The taxpayers (Mr. and Mrs. Samaroo), operated a restaurant and nightclub in Nanaimo, B.C. Mr. Samaroo and his accountant told CRA that substantial cash deposits made to the business account were of large accumulated cash savings that were deposited because he was afraid that the bank would stop accepting old $100 bills. The principal CRA investigator (Keith Kendall) formed the view that the taxpayers had skimmed $1.7 million from the restaurant between 2004 and 2005. In 2011, the taxpayers were acquitted on all counts of tax evasion. The taxpayers then sought damages for alleged malicious prosecution in this action against CRA, the Crown prosecutor (Brian Jones) and his law corporation. Punnett J dismissed the claims against the latter two, but awarded damages against CRA consisting of $347,731.74 respecting the legal expenses of the criminal defence, $300,000 to each of Mr. and Mrs. Samaroo for aggravated damages and $750,000 in punitive damages.
Punnett J first noted (at paras 106 -107) that the elements in issue (as enunciated in Miazga, 2009 SCC 5) respecting all defendants were whether “the prosecution was undertaken without reasonable and probable cause; and … was motivated by malice or a primary purpose other than that of carrying the law into effect,” and additionally, in the case of CRA, whether CRA “initiated or continued the prosecution against them.”

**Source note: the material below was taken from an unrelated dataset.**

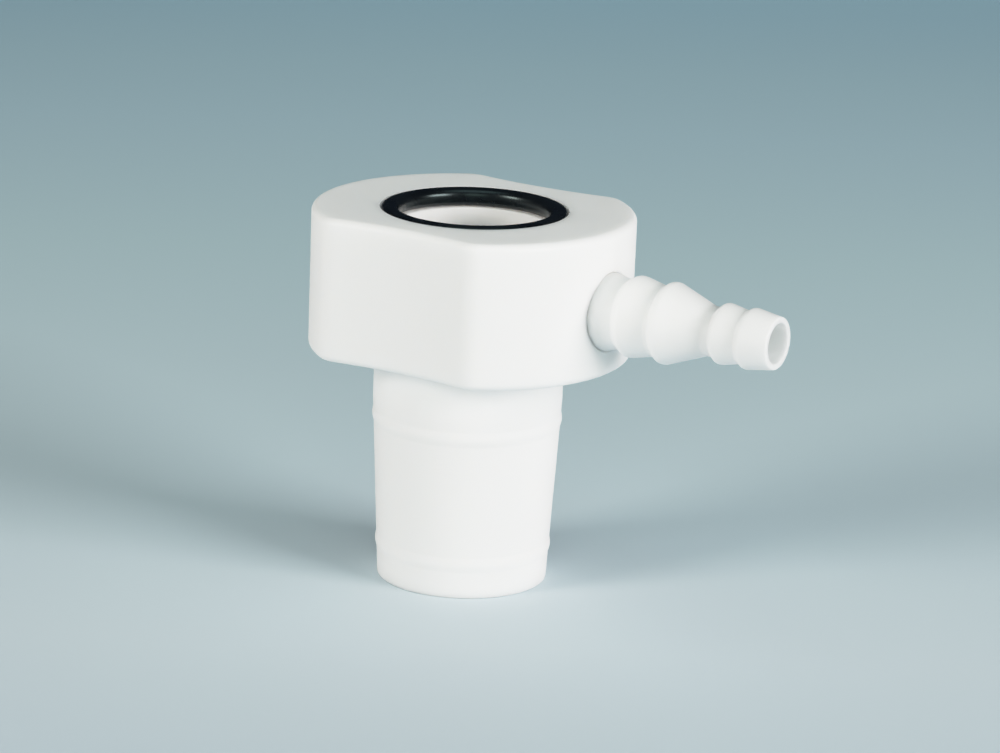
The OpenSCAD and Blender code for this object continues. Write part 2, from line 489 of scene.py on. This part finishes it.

As to the latter element, he stated (at paras 195 and 198):
[I]t appears they [Brian Jones and another prosecutor] relied on Mr. Kendal and the CRA to gather the evidence, draft the final Information, and essentially, do charge approval. …
… Mr. Kendal and therefore his employer the CRA “caused everything to be done which could be done wrongfully to set the law in motion” against the Samaroos … .

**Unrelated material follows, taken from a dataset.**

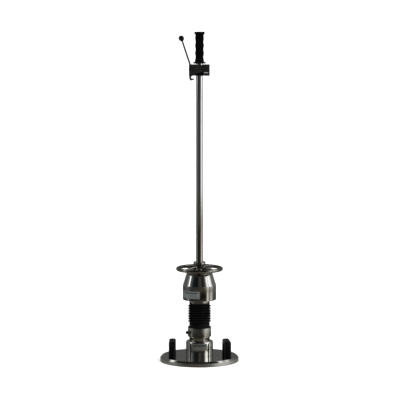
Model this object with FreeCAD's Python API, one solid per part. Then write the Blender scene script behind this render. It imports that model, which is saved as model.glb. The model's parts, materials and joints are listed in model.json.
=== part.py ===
import FreeCAD, Part
import math
import os

from FreeCAD import Vector

os.makedirs("parts", exist_ok=True)

# Light drop-weight deflectometer for dynamic plate load tests.
# Millimetres. Origin: centre of the load plate's underside. +Z up, front is -Y.

# ---------------------------------------------------------------- load plate
PLATE_R = 150.0            # standard 300 mm test plate
PLATE_T = 20.0
PLATE_CHAMFER = 1.2
PLATE_TOP_CHAMFER = 6.5
HUB_R = 52.0
HUB_TOP = 78.0
HUB_FILLET = 6.0
HUB_BOLT_PCR = 37.0
HUB_BOLT_R = 4.0
SENSOR_POCKET_R = 27.0
SENSOR_POCKET_TOP = 54.0
BALL_R = 14.0
BALL_TOP = 84.5
SEAT_R = 12.5
SOCKET_Z = 44.0
HANDLE_X = 104.0
HANDLE_LEN = 120.0
HANDLE_W = 25.0
HANDLE_H = 59.2
HANDLE_BAR = 16.0
HANDLE_YAW_L = -1.0        # degrees
HANDLE_YAW_R = 5.0
HANDLE_SCREW_Y = 48.0

# ------------------------------------------------------------ spring housing
HOUSING_R = 45.0
HOUSING_Z0, HOUSING_Z1 = 91.0, 129.0
NECK_R, NECK_Z0 = 39.0, 78.6
SPIGOT_R, SPIGOT_Z1 = 36.0, 144.0
SPRING_FLOOR = 120.0
SPRING_BORE_R = 33.5
ROD_R = 13.5
ROD_FOOT = 104.0
ROD_TOP = 1250.0
NECK_SCREW_Z = 85.6
LOCK_AZ = 28.0             # degrees towards the front from -X
LOCK_Z = 112.0
LOCK_PIN_R = 4.0

# --------------------------------------------------------- springs, bellows
WASHER_T = 2.5
DISC_RO, DISC_RI, DISC_T = 31.5, 15.8, 2.4
DISC_COUNT = 21
PLATE_Z0, PLATE_Z1 = 224.5, 233.5
PAD_Z1 = 236.5
PP_R = 39.0
TRAVEL = 20.0
BELLOWS_RIDGES = 7
RIDGE_R, VALLEY_R, CUFF_R = 44.2, 37.3, 39.0
LIP_R = 43.8               # bottom lip of the bellows, on the housing's top face
RIDGE_Z0, RIDGE_PITCH = 153.2, 9.68
RUN = 0.07                 # radial running clearance on the guide rod

# --------------------------------------------------------------- drop weight
WEIGHT_R = 64.0
WEIGHT_Z0, SHOULDER_Z, CONE_Z = 236.5, 292.7, 339.0
CONE_R = 49.5
COLLAR_NECK_R = 17.5
RIM_R, RIM_Z0, RIM_Z1 = 23.3, 372.0, 382.0
RING_Z, RING_R, RING_BAR = 354.5, 83.2, 6.7
WEB_T = 7.0                # flat bars that carry the ring
LABEL_T = 0.4

# --------------------------------------------------------- release mechanism
BLOCK_X0, BLOCK_X1 = -40.0, 38.5
BLOCK_D = 20.0             # half depth
BLOCK_Z0, BLOCK_Z1 = 1092.0, 1133.0
PIVOT_X, PIVOT_Z = -24.0, 1116.0
PIVOT_R = 3.0
HOOK_HALF = 5.0
SLOT_HALF = 5.4
CATCH_Z = 1081.0           # catch collar's underside when the weight hangs
LEVER_P0 = (-32.0, 1122.5)
KNOB_C = (-68.5, 1232.0)
KNOB_R = 10.5
LEVER_R = 3.2
GRIP_Z0, GRIP_Z1 = 1137.5, 1257.0


# ------------------------------------------------------------------- helpers
def cyl(r, z0, z1, x=0.0, y=0.0):
    return Part.makeCylinder(r, z1 - z0, Vector(x, y, z0), Vector(0, 0, 1))


def rod(r, p, q):
    a, b = Vector(*p), Vector(*q)
    return Part.makeCylinder(r, (b - a).Length, a, b - a)


def ring(ro, ri, z0, z1):
    return cyl(ro, z0, z1).cut(cyl(ri, z0 - 1, z1 + 1))


def box(x0, x1, y0, y1, z0, z1):
    return Part.makeBox(x1 - x0, y1 - y0, z1 - z0, Vector(x0, y0, z0))


def turned(points):
    """Solid of revolution about Z from (r, z) points; an item (r, z, 'a', rm, zm) reaches
    its point by an arc through (rm, zm)."""
    edges = []
    pts = list(points) + [points[0]]
    for a, b in zip(pts[:-1], pts[1:]):
        p, q = Vector(a[0], 0, a[1]), Vector(b[0], 0, b[1])
        if (p - q).Length < 1e-7:
            continue
        if len(b) > 2:
            edges.append(Part.Arc(p, Vector(b[3], 0, b[4]), q).toShape())
        else:
            edges.append(Part.makeLine(p, q))
    face = Part.Face(Part.Wire(edges))
    s = face.revolve(Vector(0, 0, 0), Vector(0, 0, 1), 360)
    return s if s.Volume > 0 else s.reversed()


def prism_xz(points, y0, y1):
    vs = [Vector(x, y0, z) for x, z in points]
    return Part.Face(Part.makePolygon(vs + [vs[0]])).extrude(Vector(0, y1 - y0, 0))


def edges_where(shape, test):
    return [e for e in shape.Edges if test(e)]


def hexagon(af, z0, z1, x=0.0, y=0.0):
    r = af / math.sqrt(3)
    vs = [
        Vector(x + r * math.cos(math.radians(60 * i)), y + r * math.sin(math.radians(60 * i)), z0)
        for i in range(6)
    ]
    return Part.Face(Part.makePolygon(vs + [vs[0]])).extrude(Vector(0, 0, z1 - z0))


def socket_screw(head_r, head_h, shank_r, length, af):
    """Cap screw along +Z: the head is at z = -head_h..0, the shank reaches z = length."""
    s = cyl(head_r, -head_h, 0)
    rim = edges_where(s, lambda e: abs(e.BoundBox.ZMax + head_h) < 1e-6)
    s = s.makeChamfer(0.6, rim).fuse(cyl(shank_r, 0, length))
    s = s.cut(hexagon(af, -head_h - 1, -head_h * 0.45))
    return s.removeSplitter()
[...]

As to the absence of reasonable and probable cause, he stated (at paras 242, 244 and 245):
[T]he CRA could prove the plaintiffs had the money, but not anything about whether it was skimmed, when it was skimmed, from which corporation it was skimmed, nor how the plaintiffs did so. The theory of the prosecution was founded on an assumption, which could not be proved.
…[T]he charges against the Samaroos were founded on an assumption, and grounded in mere suspicion and hypotheses, which did not and could not constitute reasonable and probable cause … .
As to malice of CRA. he stated (at para 257 and 258):
Proof of malice requires proof on a balance of probabilities that in the role of an investigator, Mr. Kendal acted deliberately to subvert and abuse his office. … He did so by suppressing evidence and attributing evidence to witnesses that was not accurate. … He knowingly misstated evidence essential to the proof of the actus reus despite being aware of its importance, [and] filed a misleading report knowing it would be relied upon to authorize the prosecution… . I am satisfied that malice has been vicariously established as against the CRA as a result of the conduct of Mr. Kendal.
…Mr. Kendal … wrote the Prosecution Report as an advocate not an investigator. He presented the evidence in a way designed to mislead [the prosecutors].
Respecting the failure to establish malice of Brian Jones, he stated (at para 281):
…He struck me as a lawyer, who, through negligence or otherwise, gave up control of the prosecution to Mr. Kendal and the CRA and in so doing risked a miscarriage of justice. However, a failure to act properly as a result of negligence or a lack of understanding of the issues or a failure to properly exercise prosecutorial discretion does not in itself amount to malice.